Define the “total space” of the family as the disjoint union (or dependent sum) of all the sets of the family (I’ll use type theoretic notation from now on):

E = Σ (a : A) . B a

The fibration (or display map) associated to the family B is defined to be the first projection:

proj₁ : E → A

So far, we haven’t done very much. The interesting observation is that we can always recover a family of sets from any function E → A.

In fact, suppose that now E is any set, and p : E → A any function. We can define a family of sets:

B : A → Set
B a = p ⁻¹ a

as the function that associates to each point in A, its inverse image (or fiber) in E.

It is now straightforward to check that these two mappings between families and fibrations are inverses of one another.

Intuitively, given a family B, the corresponding fibration maps each element of all possible sets in the family to its “index” in A. Viceversa, given a fibration p : E → A, the corresponding family is just the family of fibers of p.

Here is formalization in Agda of this correspondence as an isomorphism between families and fibrations. This uses agda-base instead of the standard library, as it needs univalence in order to make the isomorphism explicit.

Examples of constructions

Once we understand how families and fibrations are really two views of the same concept, we can look at a number of constructions for families, and check how they look like in the world of fibrations.

Dependent sum

The simplest construction is the total space:

E = Σ (x : A). B x

As we already know, this corresponds to the domain of the associated fibration.

Dependent product

Given a family of sets B over A, a choice function is a function that assigns to each element x of A, an element y of B x. This is called a dependent function in type theory.

The corresponding notion for a fibration p : E → A is a function s : A → E such that for each x : A, the index of s x is exactly x. In other words, p ∘ s ≡ id, i.e. s is a section of p.

The set of such sections is called the dependent product of the family B.

Pullbacks

Let A and A' be two sets, and B a family over A. Suppose we have a function

r : A' → A

We can easily define a family B' over A' by composing with r:

B' : A' → Set
B' x = B (r x)

What does the fibration p' : E' → A' associated to B' look like in terms of the fibration p : E → A associated to B?

Well, given an element b in the total space of B', b is going to be in B' x for some x : A'. Since B' x ≡ B (r x) by definition, b can also be regarded as an element of the total space of B. So we have a map s : E' → E, and we can draw the following diagram:

The commutativity of this diagram follows from the immediate observation that the index above s b is exactly r x.

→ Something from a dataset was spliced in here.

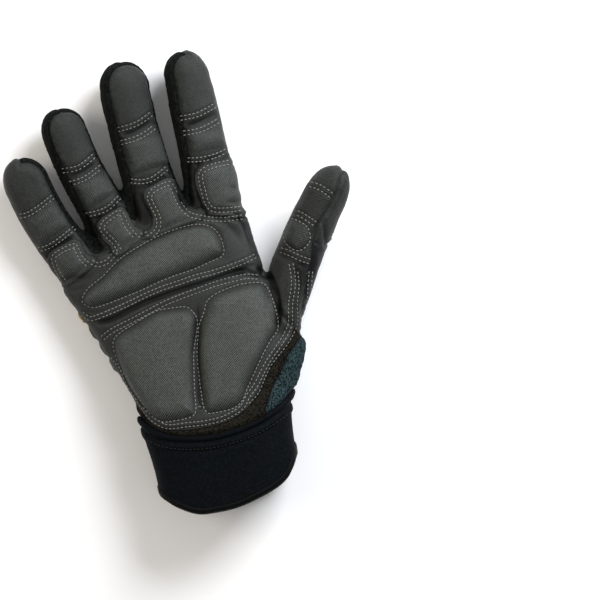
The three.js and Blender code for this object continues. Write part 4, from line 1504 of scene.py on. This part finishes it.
def ramp(tree: Tree, factor: Socket,
         stops: Sequence[tuple[float, float | tuple[float, ...]]]) -> Socket:
    """Colours along a value, from its stops of place and colour.

    Args:
        tree: the material's tree.
        factor: the value.
        stops: places, each with a colour or a grey.

    Returns:
        The colour.
    """
    made = add(tree, "ValToRGB", {"Fac": factor})
    elements = made.color_ramp.elements
    for i, (place, colour) in enumerate(stops):
        stop = elements[i] if i < 2 else elements.new(place)
        stop.position = place
        stop.color = colour if isinstance(colour, tuple) else (colour, colour, colour, 1.0)
    return made.outputs["Color"]


def mixed(tree: Tree, how: str, share: float | Socket, a: Socket | tuple[float, ...],
          b: Socket | tuple[float, ...]) -> Socket:
    """Two colours mixed in one of Blender's ways."""
    made = add(tree, "Mix", {0: share, 6: a, 7: b}, data_type="RGBA", blend_type=how)
    return made.outputs[2]


@dataclass(frozen=True)
class Finish:
    """What the glove's finishes share: a colour that varies, a seam's shade, gloss and relief."""

    name: str
    colour: str
    light: str
    roughness: float
    sheen: float
    depth: float  # height of its grain in millimetres
    specular: float
    seam: float  # how much its sewn borders are darkened, by dust and painted shade

    # Painted shade and painted highlight on a piece: its mark, how much that counts, and places
    # with their greys
    SHADES: ClassVar = (
        ("sunk", 0.55, ((0.1, 1.0), (0.9, 0.42))),  # painted shade in the troughs where rows of thread lie
        ("crown", 1.0, ((0.0, 0.4), (0.4, 0.72), (0.95, 1.08))),  # painted highlight on the pads' tops, and the lower leather painted darker
        ("crease", 0.9, ((0.08, 1.0), (0.9, 0.14))),  # little light reaches into a fold
    )

    def pattern(self, tree: Tree, place: Socket) -> tuple[Socket, Socket]:
        """The share of the light colour and the height of the surface, from its own grain."""
        raise NotImplementedError

    @staticmethod
    def weave(tree: Tree, turn: float, pitch: float) -> Socket:
        """The piece's unrolled coordinates, turned and counted in pitches.

        Args:
            tree: the material's tree.
            turn: degrees.
            pitch: millimetres.

        Returns:
            The coordinates.
        """
        u, v = (add(tree, "Attribute", attribute_name=name).outputs["Fac"]
                for name in ("weave_u", "weave_v"))
        spread = add(tree, "CombineXYZ", {"X": u, "Y": v}).outputs[0]
        return add(tree, "Mapping", {"Vector": spread, "Rotation": (0.0, 0.0, math.radians(turn)),
                                     "Scale": (1 / pitch, 1 / pitch, 1.0)}).outputs[0]

    def build(self) -> bpy.types.Material:
        """Makes the material.

        Returns:
            A material whose patterns follow the object's own coordinates.
        """
        made = bpy.data.materials.new(self.name)
        made.use_nodes = True
        tree = made.node_tree
        tree.nodes.clear()
        place = add(tree, "TexCoord").outputs["Object"]
        share, height = self.pattern(tree, place)
        cloud = add(tree, "TexNoise", {"Vector": place, "Scale": 45.0, "Detail": 4.0,
                                       "Roughness": 0.6}).outputs["Fac"]
        colour = mixed(tree, "MIX", share, linear(self.colour), linear(self.light))
        worn = ramp(tree, cloud, [(0.3, (0.79, 0.77, 0.73, 1)), (0.7, (1.1, 1.13, 1.16, 1))])
        colour = mixed(tree, "MULTIPLY", 0.75, colour, worn)
        border = ("edge", self.seam, ((0.0, 0.3), (0.11, 1.0)))  # dust and painted shade where sewn borders turn under
        for name, much, stops in (border, *self.SHADES):
            mark = add(tree, "Attribute", attribute_name=name).outputs["Fac"]
            colour = mixed(tree, "MULTIPLY", much, colour, ramp(tree, mark, stops))
        rough = add(tree, "MapRange", {0: cloud, 1: 0.3, 2: 0.7, 3: self.roughness - 0.06,
                                       4: self.roughness + 0.08})
        bump = add(tree, "Bump", {"Height": height, "Strength": 0.7, "Distance": self.depth * MM})
        shader = add(tree, "BsdfPrincipled", {
            "Base Color": colour, "Roughness": rough.outputs[0], "Normal": bump.outputs["Normal"],
            "Specular IOR Level": self.specular, "Sheen Weight": self.sheen,
            "Sheen Roughness": 0.45, "Sheen Tint": linear(self.light), "IOR": 1.5})
        add(tree, "OutputMaterial", {"Surface": shader.outputs[0]})
        return made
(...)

Now, given elements x : A', and b : E, saying that p b ≡ r x is equivalent to saying that b is in B (r x). In that case, b can be regarded as an element of B' x, which means that there exists a b' in E' such that p' b' ≡ x and s b' ≡ b.

What this says is that the above diagram is a pullback square.

Adjoints

It is important to note that the previous constructions are related in interesting ways.

Let’s look at a simple special case of the pullback construction, i.e. when B is a trivial family of just one element. That means that the display map p associated to B is the canonical map

p : B → 1

So, if A' is any other type, we get that the pullback of p along the unique map r : A' → 1 is the product B × A.

This defines a functor

\[ A^\ast : \mathrm{Set} → \mathrm{Set}/A \]

where \(\mathrm{Set}/A\) denotes the slice category of sets over A. Furthermore, the dependent product and dependent sum constructions defined above give rise to functors:

\[ Σ_A, Π_A : \mathrm{Set}/A → \mathrm{Set} \]

Now, it is clear that, given a fibration p : X → A and a set Y, functions X → Y are the same as morphisms X → Y × A in the slice category. So \(Σ_A\) is left adjoint to \(A^\ast\).

Dually, functions from Y to the set of sections of p correspond to functions Y × A → X in the slice category, thus giving an adjuction between \(A^*\) and \(Π_A\).

So we have the following chain of adjunctions:

\[ Σ_A \vdash A^* \vdash Π_A \]

Conclusion

The correspondence between indexed families and fibrations exemplified here extends well beyond the category of sets, and can be abstracted using the notions of Cartesian morphisms and fibred categories.

In type theory, it is useful to think of this correspondence when working with models of dependently typed theories in locally cartesian closed categories, and I hope that the examples given here show why slice categories and pullback functors play an important role in that setting.